▶ [PROBLEM STATEMENT] Quote the material below exactly as written, from the first line to the line that holds "return [np.interp(height, heights, [p[i]", endpoints included.

————————

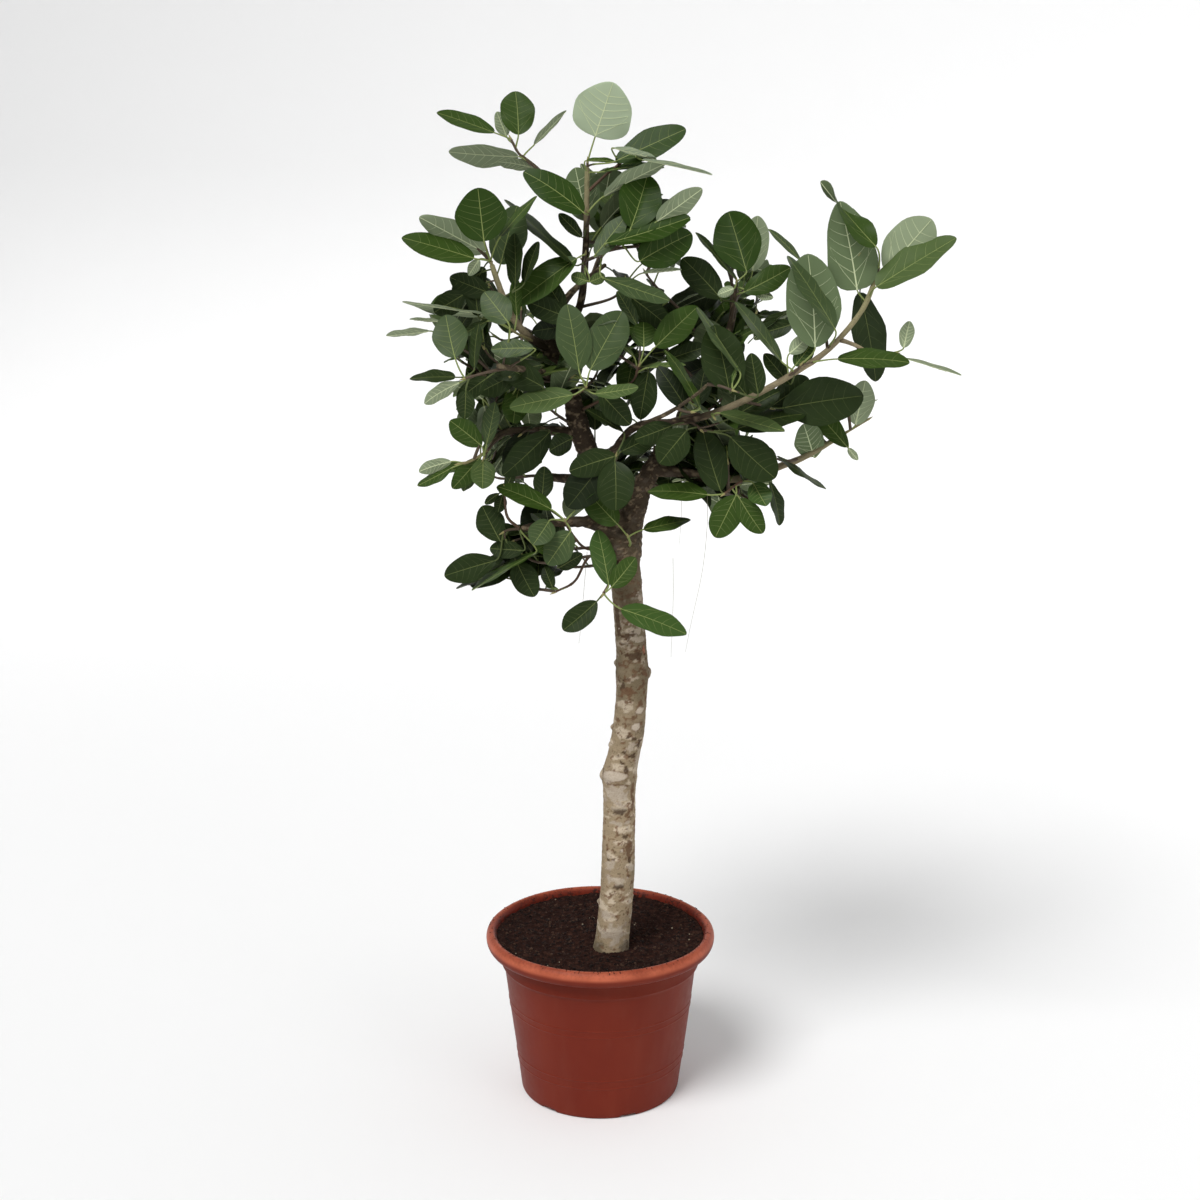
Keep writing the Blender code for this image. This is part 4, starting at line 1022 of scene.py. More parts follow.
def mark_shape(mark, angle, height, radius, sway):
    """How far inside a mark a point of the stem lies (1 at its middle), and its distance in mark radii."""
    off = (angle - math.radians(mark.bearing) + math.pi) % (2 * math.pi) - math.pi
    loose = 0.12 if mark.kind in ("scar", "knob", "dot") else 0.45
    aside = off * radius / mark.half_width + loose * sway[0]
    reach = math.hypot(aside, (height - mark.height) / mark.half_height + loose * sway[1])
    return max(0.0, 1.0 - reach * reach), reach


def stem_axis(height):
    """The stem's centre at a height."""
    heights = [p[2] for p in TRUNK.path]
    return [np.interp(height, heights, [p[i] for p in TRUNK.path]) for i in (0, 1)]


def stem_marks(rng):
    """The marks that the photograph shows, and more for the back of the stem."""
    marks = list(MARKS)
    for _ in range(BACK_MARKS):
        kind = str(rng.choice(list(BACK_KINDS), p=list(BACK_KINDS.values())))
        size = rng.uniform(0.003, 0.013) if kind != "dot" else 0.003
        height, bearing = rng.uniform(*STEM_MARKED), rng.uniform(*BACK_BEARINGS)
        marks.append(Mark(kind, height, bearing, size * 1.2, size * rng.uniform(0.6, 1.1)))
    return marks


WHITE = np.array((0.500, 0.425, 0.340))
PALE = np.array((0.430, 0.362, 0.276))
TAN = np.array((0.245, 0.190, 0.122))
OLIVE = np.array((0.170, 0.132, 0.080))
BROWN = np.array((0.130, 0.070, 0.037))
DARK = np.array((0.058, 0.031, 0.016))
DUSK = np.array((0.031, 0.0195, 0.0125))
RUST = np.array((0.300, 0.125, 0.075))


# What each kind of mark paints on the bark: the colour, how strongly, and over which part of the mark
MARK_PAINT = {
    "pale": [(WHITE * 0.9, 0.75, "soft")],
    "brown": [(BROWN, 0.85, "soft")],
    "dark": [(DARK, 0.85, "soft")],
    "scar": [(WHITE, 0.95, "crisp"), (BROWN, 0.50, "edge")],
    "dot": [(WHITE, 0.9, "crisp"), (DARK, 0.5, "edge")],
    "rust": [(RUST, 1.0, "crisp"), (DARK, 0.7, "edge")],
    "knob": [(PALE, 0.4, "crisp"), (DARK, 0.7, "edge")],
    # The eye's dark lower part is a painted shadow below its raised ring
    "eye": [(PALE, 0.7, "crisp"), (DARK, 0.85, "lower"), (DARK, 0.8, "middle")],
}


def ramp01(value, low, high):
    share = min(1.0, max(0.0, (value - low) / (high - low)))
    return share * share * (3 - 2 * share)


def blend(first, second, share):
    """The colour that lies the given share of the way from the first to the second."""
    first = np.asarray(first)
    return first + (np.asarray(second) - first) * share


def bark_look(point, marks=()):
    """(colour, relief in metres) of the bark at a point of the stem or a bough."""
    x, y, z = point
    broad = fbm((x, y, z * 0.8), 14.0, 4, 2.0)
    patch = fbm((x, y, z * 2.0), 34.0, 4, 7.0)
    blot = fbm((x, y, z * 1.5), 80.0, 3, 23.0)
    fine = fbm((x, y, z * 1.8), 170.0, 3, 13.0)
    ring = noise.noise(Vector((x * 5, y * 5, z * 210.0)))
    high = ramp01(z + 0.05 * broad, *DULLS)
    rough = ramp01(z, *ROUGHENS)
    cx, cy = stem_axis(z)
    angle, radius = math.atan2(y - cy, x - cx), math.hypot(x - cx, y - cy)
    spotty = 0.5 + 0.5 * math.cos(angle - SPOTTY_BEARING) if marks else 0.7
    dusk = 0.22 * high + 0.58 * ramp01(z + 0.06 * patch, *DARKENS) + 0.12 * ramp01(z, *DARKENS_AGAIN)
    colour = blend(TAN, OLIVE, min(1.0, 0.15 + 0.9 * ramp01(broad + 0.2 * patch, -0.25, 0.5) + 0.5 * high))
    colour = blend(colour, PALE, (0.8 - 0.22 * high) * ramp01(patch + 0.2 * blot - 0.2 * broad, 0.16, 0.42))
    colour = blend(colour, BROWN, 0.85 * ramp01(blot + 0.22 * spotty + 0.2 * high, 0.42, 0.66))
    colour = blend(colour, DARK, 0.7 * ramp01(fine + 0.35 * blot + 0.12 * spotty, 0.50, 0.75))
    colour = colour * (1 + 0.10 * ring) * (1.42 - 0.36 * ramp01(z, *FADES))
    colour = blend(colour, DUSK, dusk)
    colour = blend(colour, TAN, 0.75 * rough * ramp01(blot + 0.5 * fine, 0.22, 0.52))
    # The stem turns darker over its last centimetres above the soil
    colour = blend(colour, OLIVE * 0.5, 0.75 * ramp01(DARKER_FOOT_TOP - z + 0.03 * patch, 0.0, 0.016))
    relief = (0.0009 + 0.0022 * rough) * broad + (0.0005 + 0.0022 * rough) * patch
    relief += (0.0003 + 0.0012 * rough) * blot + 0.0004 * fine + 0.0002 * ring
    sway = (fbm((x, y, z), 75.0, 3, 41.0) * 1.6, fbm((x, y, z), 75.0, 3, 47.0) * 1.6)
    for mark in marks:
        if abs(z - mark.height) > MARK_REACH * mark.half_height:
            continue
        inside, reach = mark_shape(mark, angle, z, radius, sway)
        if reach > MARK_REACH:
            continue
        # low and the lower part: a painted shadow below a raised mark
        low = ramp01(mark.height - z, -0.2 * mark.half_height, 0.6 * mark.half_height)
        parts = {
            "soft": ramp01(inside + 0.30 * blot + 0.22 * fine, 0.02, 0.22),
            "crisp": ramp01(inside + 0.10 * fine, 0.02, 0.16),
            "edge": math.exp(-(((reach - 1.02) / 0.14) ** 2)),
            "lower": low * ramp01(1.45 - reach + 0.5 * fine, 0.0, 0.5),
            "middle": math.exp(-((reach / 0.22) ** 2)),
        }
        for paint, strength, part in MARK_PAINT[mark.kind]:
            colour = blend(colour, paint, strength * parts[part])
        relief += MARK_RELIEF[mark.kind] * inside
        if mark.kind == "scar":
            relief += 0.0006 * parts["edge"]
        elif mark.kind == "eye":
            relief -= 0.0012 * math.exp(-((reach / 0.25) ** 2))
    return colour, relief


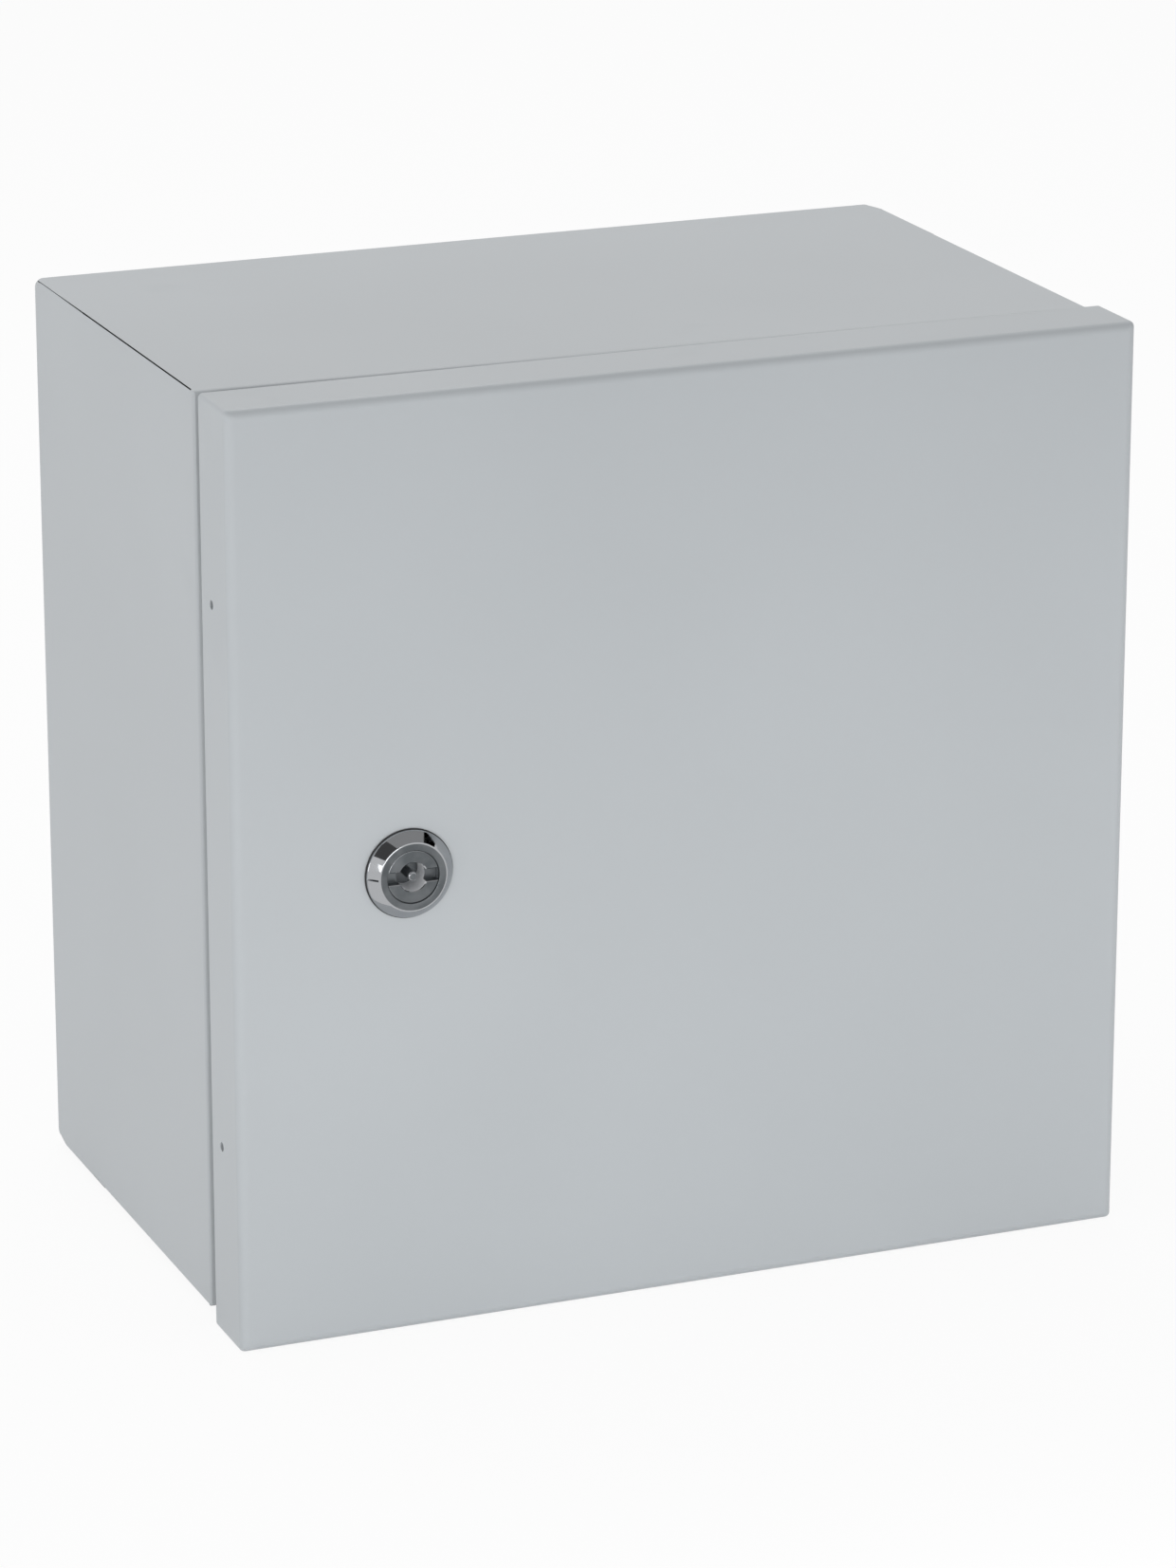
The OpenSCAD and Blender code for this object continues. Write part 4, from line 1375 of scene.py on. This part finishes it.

————————

▶ [ANSWER TO THE TASK]
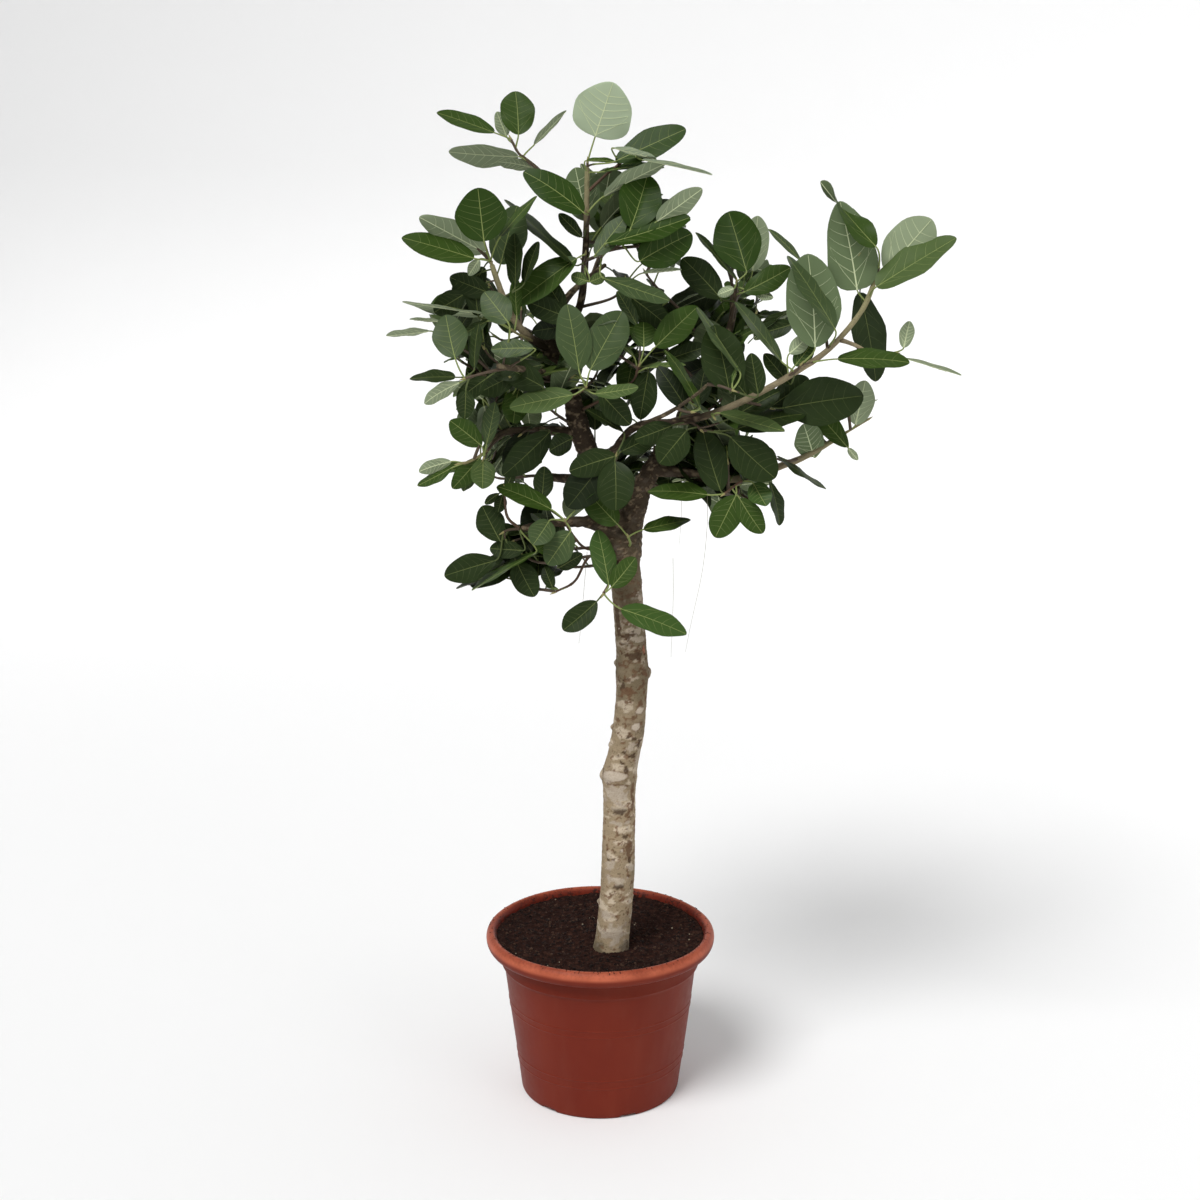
Keep writing the Blender code for this image. This is part 4, starting at line 1022 of scene.py. More parts follow.
def mark_shape(mark, angle, height, radius, sway):
    """How far inside a mark a point of the stem lies (1 at its middle), and its distance in mark radii."""
    off = (angle - math.radians(mark.bearing) + math.pi) % (2 * math.pi) - math.pi
    loose = 0.12 if mark.kind in ("scar", "knob", "dot") else 0.45
    aside = off * radius / mark.half_width + loose * sway[0]
    reach = math.hypot(aside, (height - mark.height) / mark.half_height + loose * sway[1])
    return max(0.0, 1.0 - reach * reach), reach


def stem_axis(height):
    """The stem's centre at a height."""
    heights = [p[2] for p in TRUNK.path]
    return [np.interp(height, heights, [p[i] for p in TRUNK.path]) for i in (0, 1)]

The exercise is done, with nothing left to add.